The two performances are not really comparable. Bliss did his in one take in front of a live audience. Garfield did his sans audience in a gymnasium somewhere and the tape appears to be edited together from multiple takes. My own reaction, just going by these two videos, is that Garfield is the more skilled of the two but his performance is cold and impersonal, and his juggling doesn't connect with the music the way Bliss's does. But it's not fair to judge either man by what they did under different conditions. Perhaps in front of a packed crowd, Garfield would have given a warmer performance. Perhaps with the luxury of editing, Bliss would have attempted more elaborate feats.

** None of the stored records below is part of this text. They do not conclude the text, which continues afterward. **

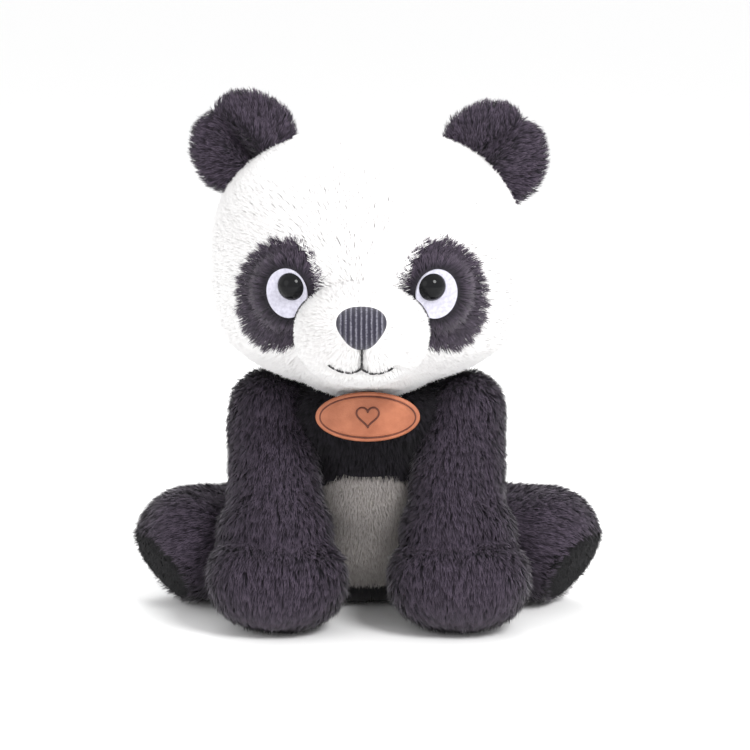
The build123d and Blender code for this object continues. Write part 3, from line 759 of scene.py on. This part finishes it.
def stitches(line, count, out=1.2 * MM, sunk=-0.5 * MM):
    """Short threads along a line: each stands out in the middle and dives in at both ends."""
    line = np.array(line)
    run = np.concatenate([[0], np.cumsum(np.linalg.norm(np.diff(line, axis=0), axis=1))])
    made = []
    for k in range(count):
        places = run[-1] * (k + np.array([0.06, 0.2, 0.5, 0.8, 0.94])) / count
        spots = np.stack([np.interp(places, run, line[:, i]) for i in range(3)], axis=1)
        spots[:, 1] -= np.array([sunk, out, out, out, sunk])
        made.append(spots.tolist())
    return made


thread_piece("mouth_thread", stitches(SMILE[:5], 4) + stitches(SMILE[4:], 4) + stitches(UPRIGHT, 3),
             THREAD_RADIUS, "head", THREAD, ["mouth_stitches"])

# ---- nose: a rounded triangle of corduroy -------------------------------------------------------
RIB = 2.15 * MM
RIB_HIGH = 0.42 * MM
NOSE_DOME = 3.4 * MM


def nose_mesh(around=300, rings=56):
    """A ribbed dome on the muzzle's front, closed behind."""
    turn = np.linspace(0, 2 * math.pi, around, endpoint=False)
    part = (np.arange(1, rings + 1) / rings) ** 0.75
    rho, ang = np.meshgrid(part, turn, indexing="ij")
    x = NOSE[0] + NOSE_HALF * rho * nose_rim(ang) * np.cos(ang) * NOSE_GROW
    z = NOSE[2] + NOSE_TALL * rho * nose_rim(ang) * np.sin(ang) * NOSE_GROW
    ribs = 0.5 * (1 + np.cos(2 * math.pi * (x - NOSE[0]) / RIB))
    dome = NOSE_DOME * (1 - rho**3.2) ** 0.6 + RIB_HIGH * ribs * np.clip((1.02 - rho) * 12, 0, 1)
    y = muzzle_front(x, z) - dome + 0.2 * MM
    y = np.where(rho > 0.999, y + 1.0 * MM, y)
    tip = [NOSE[0], muzzle_front(NOSE[0], NOSE[2]) - NOSE_DOME - 0.2 * MM - RIB_HIGH, NOSE[2]]
    back = [NOSE[0], y.max() + 0.5 * MM, NOSE[2]]
    points = np.concatenate([[tip], np.stack([x, y, z], -1).reshape(-1, 3), [back]])
    last = len(points) - 1
    faces = [(0, 1 + (k + 1) % around, 1 + k) for k in range(around)]
    for r in range(rings - 1):
        a, b = 1 + r * around, 1 + (r + 1) * around
        faces += [(a + k, a + (k + 1) % around, b + (k + 1) % around, b + k) for k in range(around)]
    a = 1 + (rings - 1) * around
    faces += [(a + k, a + (k + 1) % around, last) for k in range(around)]
    mesh = bpy.data.meshes.new("nose")
    mesh.from_pydata(points.tolist(), [], faces)
    mesh.update()
    return mesh


# slate corduroy whose colour carries painted shade between the ribs and painted light on their tops
CORDUROY = corduroy_material("slate corduroy", (0.018, 0.016, 0.030), (0.205, 0.200, 0.245), RIB)
nose = mesh_object("nose", nose_mesh())
padded_piece(nose, "head", CORDUROY, ["nose_cover", "nose_padding"])

# ---- eyes and hidden parts keep their own shape ---------------------------------------------------
for node, obj in frame["nodes"].items():
    for words, material in (
        ("eye_felt", SHADED_FELT_WHITE), ("eye_button", EYE_BLACK), ("eye_washer", WASHER_WHITE),
        ("stuffing", STUFFING), ("padding", STUFFING), ("pellet_bag", PELLETS), ("tag_backing", BURNT),
    ):
        if words in node:
            obj.data.materials.clear()
            obj.data.materials.append(material)


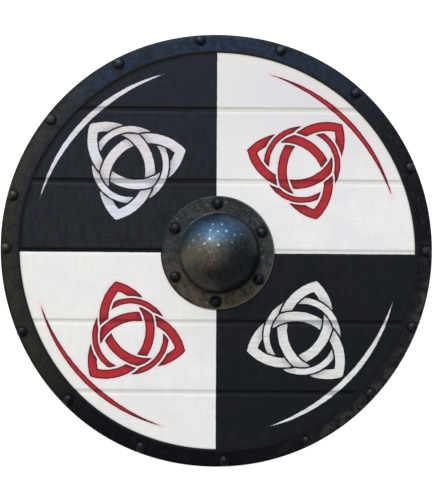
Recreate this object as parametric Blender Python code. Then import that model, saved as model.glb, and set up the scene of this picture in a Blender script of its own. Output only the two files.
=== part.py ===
"""A round wooden shield: six boards edge to edge, a folded steel rim held by domed rivets, a domed
steel boss over the hand hole, and a wooden grip across the back.

The shield lies on its back, on the grip. +Z points out of its face and +Y is its top edge. The
origin is below the middle of the rim, at the underside of the grip. Lengths are in metres."""

import math

import bmesh
import bpy
from mathutils import Matrix, Vector

# Boards, whose seams run a little askew, by an angle in degrees
SHIELD_DIAMETER = 0.610
BOARD_COUNT = 6
OUTER_BOARD_EXTRA = 0.005
BOARD_THICKNESS = 0.011
BOARD_GAP = 0.0004
GROOVE_WIDTH = 0.0060
GROOVE_DEPTH = 0.0026
SEAM_TILT = -0.4

# Rim
RIM_WIDTH = 0.025
RIM_THICKNESS = 0.0012
RIM_CORNER = 0.0030

# Boss, whose middle is a little off the middle of the shield, as its dome is off the flange's
BOSS_OFFSET_X = 0.0020
BOSS_OFFSET_Y = -0.0033
DOME_DIAMETER = 0.111
DOME_OFFSET_X = 0.0022
FLANGE_WIDTH = 0.0245
FLANGE_EDGE = 0.0006
BOSS_HEIGHT = 0.058
BOSS_THICKNESS = 0.0020
BOSS_WALL = 0.0050
BOSS_FILLET = 0.0022
HAND_HOLE_STEP = 0.0015

# Rivets
RIM_RIVET_INSET = 0.0085
RIM_RIVET_ANGLES = (
    -0.2, 23.1, 48.4, 72.0, 94.3, 117.5, 141.6, 164.8,
    179.3, 202.7, 225.2, 249.0, 272.2, 295.1, 317.2, 338.6,
)
BOSS_RIVET_ANGLES = (24.7, 90.3, 149.9, 209.7, 267.8, 326.7)
RIVET_HEAD_DIAMETER = 0.0144
RIVET_HEAD_HEIGHT = 0.0038
RIVET_SHANK_DIAMETER = 0.0050
RIVET_TAIL_DIAMETER = 0.0084
RIVET_TAIL_HEIGHT = 0.0012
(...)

I admire both but if forced to choose, I'd rather watch Bliss. What's impressive to me is not that he can keep three balls in the air for four and a half minutes without dropping one but that he moves them (and himself) with the rhythm and emotion of his accompaniment. I'd also rather watch Michael Goudeau or Charlie Frye or Anthony Gatto or the Flying Karamazov Brothers or the Passing Zone or any of a number of other great jugglers out there who do what they do with style and personality, even if they aren't always keeping five balls aloft.

Jason Garfield's performance is our non-embedded video link today. Our embedded video link is Chris Bliss…

Today's Political Comment

I spent some time today, as I sometimes do, reading the websites of folks whose views on the world do not often coincide with mine.

On the subject of the Iraq War, I would feel a lot more optimistic if the supporters of George W. Bush would spend less time trying to prove he was right to invade and more time arguing that he knows what to do now.